A third lemma will identify $R$ as the midpoint of $B_1C_1$ because it is the intersection of the symmetry axis with that segment. A final lemma will show that the same axis intersects $BC$ at its midpoint, completing the claim.

The most delicate step is the justification that orthogonal projections commute with the reflection symmetry in this configuration.

Solution

Place a Cartesian coordinate system so that $A$ is at the origin and the internal bisector of $\angle A$ coincides with the $x$-axis. Then the rays $AB$ and $AC$ are symmetric with respect to the $x$-axis, so $B$ and $C$ are mirror images with respect to this axis. Since $P$ lies on the angle bisector of $\angle A$, the point $P$ also lies on the $x$-axis and is fixed by the reflection across this axis.

Let $\sigma$ denote the reflection across the $x$-axis. The line $BC$ is invariant under $\sigma$ as a set because $B$ and $C$ are interchanged, hence $\sigma(BC)=BC$.

Consider $A_1$, the foot of the perpendicular from $P$ to $BC$. The point $P$ lies on the $x$-axis and is fixed by $\sigma$, and the line $BC$ is invariant under $\sigma$, while orthogonality is preserved by reflections. Therefore the perpendicular from $P$ to $BC$ is mapped to itself under $\sigma$, which implies that its intersection point $A_1$ with $BC$ is fixed by $\sigma$. Hence $A_1$ lies on the $x$-axis.
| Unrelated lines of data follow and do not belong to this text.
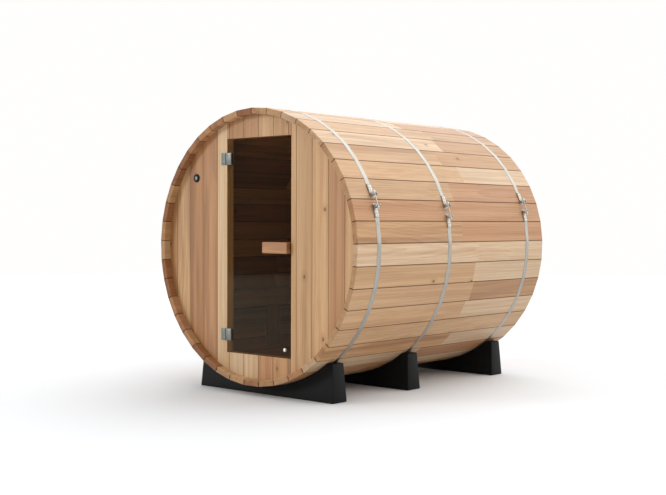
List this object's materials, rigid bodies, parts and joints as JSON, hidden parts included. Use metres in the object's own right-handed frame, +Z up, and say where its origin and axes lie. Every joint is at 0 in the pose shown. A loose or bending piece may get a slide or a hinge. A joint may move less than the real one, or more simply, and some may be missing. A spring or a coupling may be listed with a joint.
{
  "type": "barrel sauna",
  "caption": "Cedar barrel sauna of flat staves held by three steel bands on three black cradles, with a bronze glass door in its front wall and benches inside.",
  "frame": {"origin": "on the ground under the middle of the barrel, halfway along the staves", "axes": "+Z up, +Y from the door end to the rear end, +X to the right as seen from the door end"},
  "size_m": [1.8471, 2.134, 1.8965],
  "materials": {
    "stave_cedar": "planed western red cedar, clear satin oil",
    "wall_cedar": "planed tongue and groove cedar boards",
    "casing_cedar": "planed cedar",
    "handle_cedar": "sanded cedar with eased edges",
    "bench_cedar": "sanded cedar slats",
    "door_glass": "bronze tinted tempered glass",
    "hinge_steel": "brushed stainless steel",
    "band_steel": "rolled stainless steel strip",
    "tensioner_steel": "zinc plated and stainless hardware",
    "cradle_plastic": "moulded black polyethylene, fine matt texture",
    "port_plastic": "moulded black plastic"
  },
  "bodies": {
    "shell": {"staves_floor": "stave_cedar", "staves_lower_left": "stave_cedar", "staves_lower_right": "stave_cedar", "staves_left": "stave_cedar", "staves_right": "stave_cedar", "staves_upper_left": "stave_cedar", "staves_upper_right": "stave_cedar", "staves_roof_left": "stave_cedar", "staves_roof_right": "stave_cedar", "front_wall_left": "wall_cedar", "front_wall_right": "wall_cedar", "front_wall_head": "wall_cedar", "front_wall_sill": "wall_cedar", "rear_wall": "wall_cedar", "door_casing_left": "casing_cedar", "door_casing_right": "casing_cedar", "door_casing_head": "casing_cedar", "door_casing_sill": "casing_cedar", "hinge_upper_wall": "hinge_steel", "hinge_lower_wall": "hinge_steel", "band_front": "band_steel", "band_middle": "band_steel", "band_rear": "band_steel", "tensioner_front": "tensioner_steel", "tensioner_middle": "tensioner_steel", "tensioner_rear": "tensioner_steel", "cradle_front": "cradle_plastic", "cradle_middle": "cradle_plastic", "cradle_rear": "cradle_plastic", "port_cap": "port_plastic", "bench_left_seat": "bench_cedar", "bench_left_fascia": "bench_cedar", "bench_left_posts": "bench_cedar", "bench_left_bearers": "bench_cedar", "bench_right_seat": "bench_cedar", "bench_right_fascia": "bench_cedar", "bench_right_posts": "bench_cedar", "bench_right_bearers": "bench_cedar"},
    "door": {"door_glass": "door_glass", "door_handle_outer": "handle_cedar", "door_handle_inner": "handle_cedar", "door_catch": "hinge_steel", "hinge_upper_door": "hinge_steel", "hinge_lower_door": "hinge_steel"}
  },
  "joints": [
    {"name": "door_swing", "type": "hinge", "parent": "shell", "child": "door", "pos_m": [-0.301, -1.0185, 0.985], "axis": [0, 0, -1], "range_deg": [0, 110]}
  ]
}
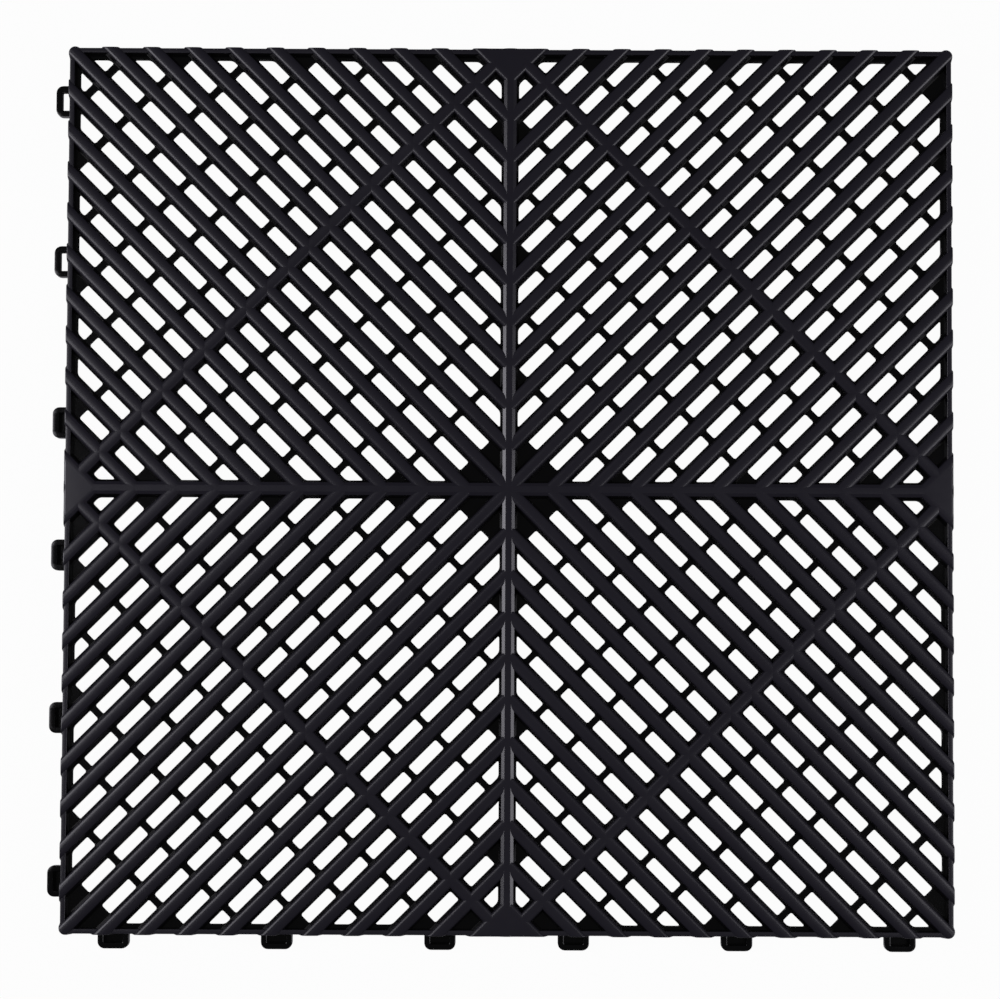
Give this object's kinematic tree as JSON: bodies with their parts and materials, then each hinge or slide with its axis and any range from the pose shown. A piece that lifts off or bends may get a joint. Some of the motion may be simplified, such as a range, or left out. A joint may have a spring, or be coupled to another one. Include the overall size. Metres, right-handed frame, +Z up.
{
  "type": "interlocking plastic floor tile",
  "caption": "Square vented floor tile with diagonal ribs over a slotted deck, loops on two sides and matching tabs under the other two.",
  "frame": {"origin": "middle of the square body's underside, on the foot under the cross", "axes": "+Z up through the rib tops; the loops stand out of the left (-X) and front (-Y) sides, the tabs are on the right (+X) and back (+Y) sides"},
  "size_m": [0.4068, 0.4068, 0.018],
  "materials": {
    "tile_plastic": "black moulded polypropylene, semi-matt with polished rib edges"
  },
  "bodies": {
    "root": {"quarter_back_left": "tile_plastic", "quarter_back_right": "tile_plastic", "quarter_front_right": "tile_plastic", "quarter_front_left": "tile_plastic"}
  },
  "joints": []
}
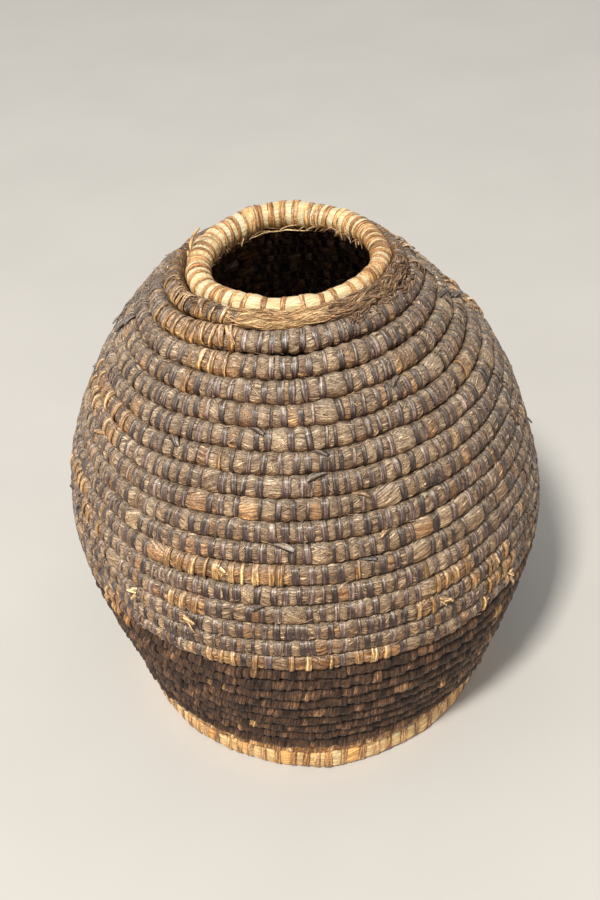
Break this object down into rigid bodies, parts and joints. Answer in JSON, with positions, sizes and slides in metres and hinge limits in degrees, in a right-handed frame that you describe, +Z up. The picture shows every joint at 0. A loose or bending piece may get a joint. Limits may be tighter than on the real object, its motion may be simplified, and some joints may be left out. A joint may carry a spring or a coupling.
{
  "type": "coiled basket jar",
  "caption": "Wide round coiled grass basket with a narrow mouth: grass courses sewn together with bark strips, a thick straw ring at the mouth and a straw ring foot.",
  "frame": {"origin": "centre of the surface that the foot ring stands on", "axes": "+Z up along the jar's axis; -Y is the front, toward which the top courses rise a little"},
  "size_m": [0.3218, 0.3219, 0.3299],
  "materials": {
    "grass_bundle": "dry matt grass stems, dusty tan-brown",
    "bark_strip": "dark purplish-brown bark, slightly satin",
    "straw_bundle": "pale glossy straw",
    "tan_strip": "tan-brown bark, satin"
  },
  "bodies": {
    "root": {"foot_bundle": "straw_bundle", "foot_wraps": "tan_strip", "ledge_coil": "straw_bundle", "ledge_wraps": "tan_strip", "floor_coils": "grass_bundle", "floor_wraps": "bark_strip", "course_01": "grass_bundle", "course_02": "grass_bundle", "course_03": "grass_bundle", "course_04": "grass_bundle", "course_05": "grass_bundle", "course_06": "grass_bundle", "course_07": "grass_bundle", "course_08": "grass_bundle", "course_09": "grass_bundle", "course_10": "grass_bundle", "course_11": "grass_bundle", "course_12": "grass_bundle", "course_13": "grass_bundle", "course_14": "grass_bundle", "course_15": "grass_bundle", "course_16": "grass_bundle", "course_17": "grass_bundle", "course_18": "grass_bundle", "course_19": "grass_bundle", "course_20": "grass_bundle", "course_21": "grass_bundle", "course_22": "grass_bundle", "course_23": "grass_bundle", "course_24": "grass_bundle", "course_25": "grass_bundle", "course_26": "grass_bundle", "wraps_01": "bark_strip", "wraps_02": "bark_strip", "wraps_03": "bark_strip", "wraps_04": "bark_strip", "wraps_05": "bark_strip", "wraps_06": "bark_strip", "wraps_07": "bark_strip", "wraps_08": "bark_strip", "wraps_09": "bark_strip", "wraps_10": "bark_strip", "wraps_11": "bark_strip", "wraps_12": "bark_strip", "wraps_13": "bark_strip", "wraps_14": "bark_strip", "wraps_15": "bark_strip", "wraps_16": "bark_strip", "wraps_17": "bark_strip", "wraps_18": "bark_strip", "wraps_19": "bark_strip", "wraps_20": "bark_strip", "wraps_21": "bark_strip", "wraps_22": "bark_strip", "wraps_23": "bark_strip", "wraps_24": "bark_strip", "wraps_25": "bark_strip", "wraps_26": "bark_strip", "rim_bundle": "straw_bundle", "rim_wraps": "tan_strip"}
  },
  "joints": []
}
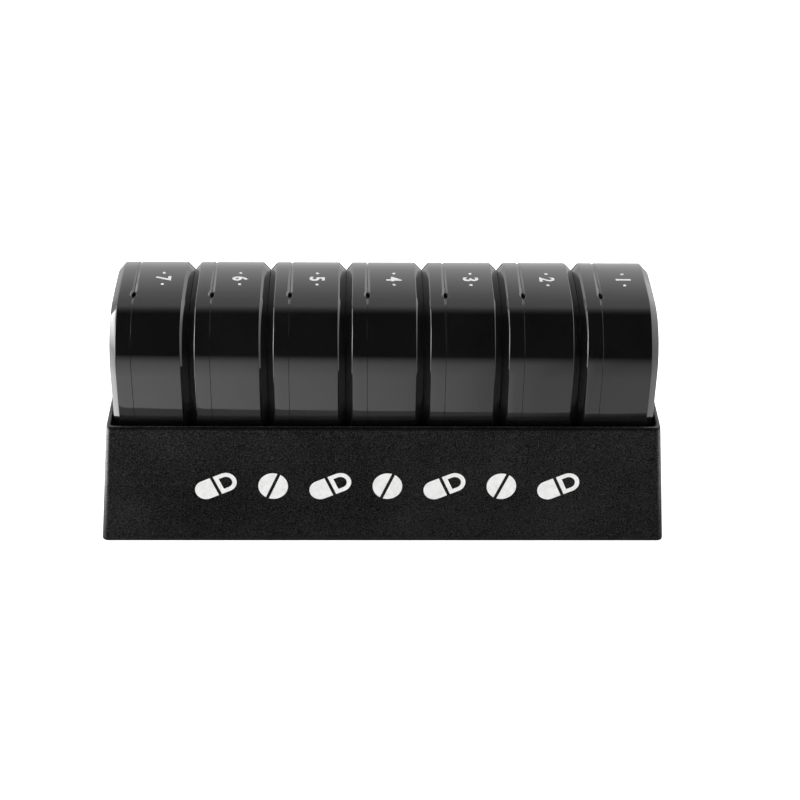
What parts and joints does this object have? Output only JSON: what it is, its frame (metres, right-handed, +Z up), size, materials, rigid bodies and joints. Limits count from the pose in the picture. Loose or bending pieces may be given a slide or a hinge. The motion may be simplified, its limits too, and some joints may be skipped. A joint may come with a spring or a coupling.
{
  "type": "travel pill organizer",
  "caption": "Weekly travel pill organizer: glossy black daily pods with lift-off lids standing in a row in a matt black tray that leans in to its rim.",
  "frame": {"origin": "middle of the tray's underside, where the part rests", "axes": "+X along the row of pods, left to right seen from the front; +Y to the back; +Z up"},
  "size_m": [0.1928, 0.068, 0.0824],
  "materials": {
    "tray_matte_black": "fine matt texture",
    "pod_gloss_black": "polished",
    "hinge_steel": "drawn wire"
  },
  "bodies": {
    "tray": {"tray": "tray_matte_black"},
    "pod_sat": {"pod_body_sat": "pod_gloss_black", "hinge_pin_sat": "hinge_steel"},
    "lid_sat": {"pod_lid_sat": "pod_gloss_black"},
    "pod_fri": {"pod_body_fri": "pod_gloss_black", "hinge_pin_fri": "hinge_steel"},
    "lid_fri": {"pod_lid_fri": "pod_gloss_black"},
    "pod_thu": {"pod_body_thu": "pod_gloss_black", "hinge_pin_thu": "hinge_steel"},
    "lid_thu": {"pod_lid_thu": "pod_gloss_black"},
    "pod_wed": {"pod_body_wed": "pod_gloss_black", "hinge_pin_wed": "hinge_steel"},
    "lid_wed": {"pod_lid_wed": "pod_gloss_black"},
    "pod_tue": {"pod_body_tue": "pod_gloss_black", "hinge_pin_tue": "hinge_steel"},
    "lid_tue": {"pod_lid_tue": "pod_gloss_black"},
    "pod_mon": {"pod_body_mon": "pod_gloss_black", "hinge_pin_mon": "hinge_steel"},
    "lid_mon": {"pod_lid_mon": "pod_gloss_black"},
    "pod_sun": {"pod_body_sun": "pod_gloss_black", "hinge_pin_sun": "hinge_steel"},
    "lid_sun": {"pod_lid_sun": "pod_gloss_black"}
  },
  "joints": [
    {"name": "pod_sat_lift", "type": "slide", "parent": "tray", "child": "pod_sat", "axis": [0, 0, 1], "range_m": [0, 0.09]},
    {"name": "lid_sat_lift_off", "type": "slide", "parent": "pod_sat", "child": "lid_sat", "axis": [0, 0, 1], "range_m": [0, 0.082]},
    {"name": "pod_fri_lift", "type": "slide", "parent": "tray", "child": "pod_fri", "axis": [0, 0, 1], "range_m": [0, 0.09]},
    {"name": "lid_fri_lift_off", "type": "slide", "parent": "pod_fri", "child": "lid_fri", "axis": [0, 0, 1], "range_m": [0, 0.082]},
    {"name": "pod_thu_lift", "type": "slide", "parent": "tray", "child": "pod_thu", "axis": [0, 0, 1], "range_m": [0, 0.09]},
    {"name": "lid_thu_lift_off", "type": "slide", "parent": "pod_thu", "child": "lid_thu", "axis": [0, 0, 1], "range_m": [0, 0.082]},
    {"name": "pod_wed_lift", "type": "slide", "parent": "tray", "child": "pod_wed", "axis": [0, 0, 1], "range_m": [0, 0.09]},
    {"name": "lid_wed_lift_off", "type": "slide", "parent": "pod_wed", "child": "lid_wed", "axis": [0, 0, 1], "range_m": [0, 0.082]},
    {"name": "pod_tue_lift", "type": "slide", "parent": "tray", "child": "pod_tue", "axis": [0, 0, 1], "range_m": [0, 0.09]},
    {"name": "lid_tue_lift_off", "type": "slide", "parent": "pod_tue", "child": "lid_tue", "axis": [0, 0, 1], "range_m": [0, 0.082]},
    {"name": "pod_mon_lift", "type": "slide", "parent": "tray", "child": "pod_mon", "axis": [0, 0, 1], "range_m": [0, 0.09]},
    {"name": "lid_mon_lift_off", "type": "slide", "parent": "pod_mon", "child": "lid_mon", "axis": [0, 0, 1], "range_m": [0, 0.082]},
    {"name": "pod_sun_lift", "type": "slide", "parent": "tray", "child": "pod_sun", "axis": [0, 0, 1], "range_m": [0, 0.09]},
    {"name": "lid_sun_lift_off", "type": "slide", "parent": "pod_sun", "child": "lid_sun", "axis": [0, 0, 1], "range_m": [0, 0.082]}
  ]
}
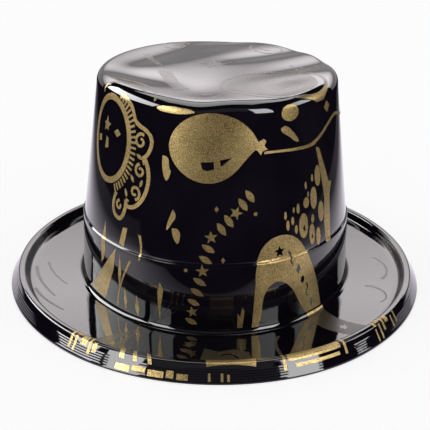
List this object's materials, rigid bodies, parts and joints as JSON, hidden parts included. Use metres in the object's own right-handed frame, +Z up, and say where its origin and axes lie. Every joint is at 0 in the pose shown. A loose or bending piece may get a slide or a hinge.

Similarly, let $B_1$ be the foot from $P$ to $CA$ and $C_1$ the foot from $P$ to $AB$. Since $\sigma$ swaps the lines $AB$ and $AC$ and fixes $P$, it maps the perpendicular from $P$ to $AB$ onto the perpendicular from $P$ to $AC$. Consequently $\sigma(C_1)=B_1$, so the segment $B_1C_1$ is symmetric with respect to the $x$-axis.

Because $B_1$ and $C_1$ are symmetric with respect to the $x$-axis, the line $B_1C_1$ intersects the $x$-axis at its midpoint. Since $P$ and $A_1$ both lie on the $x$-axis, the line $PA_1$ is the $x$-axis, hence the point $R$ defined as the intersection of $PA_1$ and $B_1C_1$ is precisely the midpoint of segment $B_1C_1$. Therefore $R$ lies on the $x$-axis.

The line $AR$ is thus the $x$-axis. It remains to show that this axis bisects $BC$. Since $B$ and $C$ are symmetric with respect to the $x$-axis, the intersection point of $BC$ with the $x$-axis is the midpoint of $BC$. Hence $AR$ intersects $BC$ at its midpoint, which means $AR$ bisects $BC$.

This completes the proof. ∎

Verification of Key Steps

The first critical point is the invariance of perpendicular projection under reflection. Reflection across a line preserves distances and angles, hence sends a perpendicular segment from $P$ to a line $l$ to the perpendicular segment from $\sigma(P)$ to $\sigma(l)$, which coincides with the original segment because both $P$ and $l$ are invariant or mapped onto corresponding symmetric objects.

The second delicate point is the conclusion that $B_1C_1$ meets the axis at its midpoint. This follows because reflection across the axis fixes the axis pointwise and swaps $B_1$ with $C_1$, so their intersection with the axis must be invariant under this swap and hence is the midpoint.

The final subtle point is the identification of the midpoint of $BC$ as the intersection of $BC$ with the symmetry axis. Since $B$ and $C$ are mirror images with respect to the axis, the fixed point of this reflection on the line segment $BC$ is its midpoint, as any point fixed by reflection must lie on the axis and symmetry forces equal distances to endpoints.

Alternative Approaches

A synthetic alternative avoids coordinates by working entirely with reflection in the angle bisector of $\angle A$. One shows directly that the pedal triangle of $P$ is symmetric with respect to this bisector, implying that $B_1C_1$ is symmetric and $A_1$ lies on the bisector. From there, the concurrency point $R$ is identified as the image of the symmetry axis intersection with $B_1C_1$, and the conclusion follows by mapping symmetry between $B$ and $C$ on $BC$. This approach is shorter conceptually but requires careful handling of reflection properties without coordinate grounding.